Earth is, in actual fact, an island, so it's not all that surprising. We are living in the only place we know of with actual life. That place is a tiny planet, covered mostly by water, on the far edge of a galaxy. The galaxy itself is an island, millions of light years from the nearest other galaxy. Very trippy. There is no ferry to get you anywhere. We can barely build a safe space craft to orbit the Earth. Leaving the island known as Earth means death.

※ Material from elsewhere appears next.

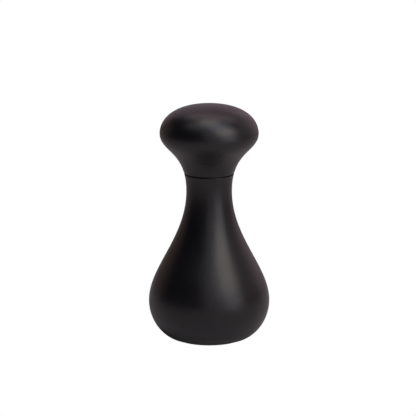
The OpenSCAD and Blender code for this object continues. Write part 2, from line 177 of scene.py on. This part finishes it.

This seemingly natural emphasis on differences rather than similarities, of being frightened by change and invasion, is a human quality that is exploited by countries and religions. More often than not, no matter who you are, everyone else is considered an outsider. No matter how queer you are, somebody else is really queer. As it turns out, certain people in power exploit this factor and use fear to make anyone different into an enemy, then profit from it. Our entire economy, looked at one way, is based on divisiveness and then offering false inclusion. Marketers divide and conquer the world by market classes such as income, gender, age. The best marketing device in the world is “buy this or you're an outsider.”

Unfortunately, these expressions of island mentality are getting us into very serious trouble right now. We live on an island, but without treating it as such. We don’t see the limits of where we are. We don't take the advice that we must get along. We have sufficient resources here to make ourselves sick and kill ourselves. And—check it out—there is no place else to go.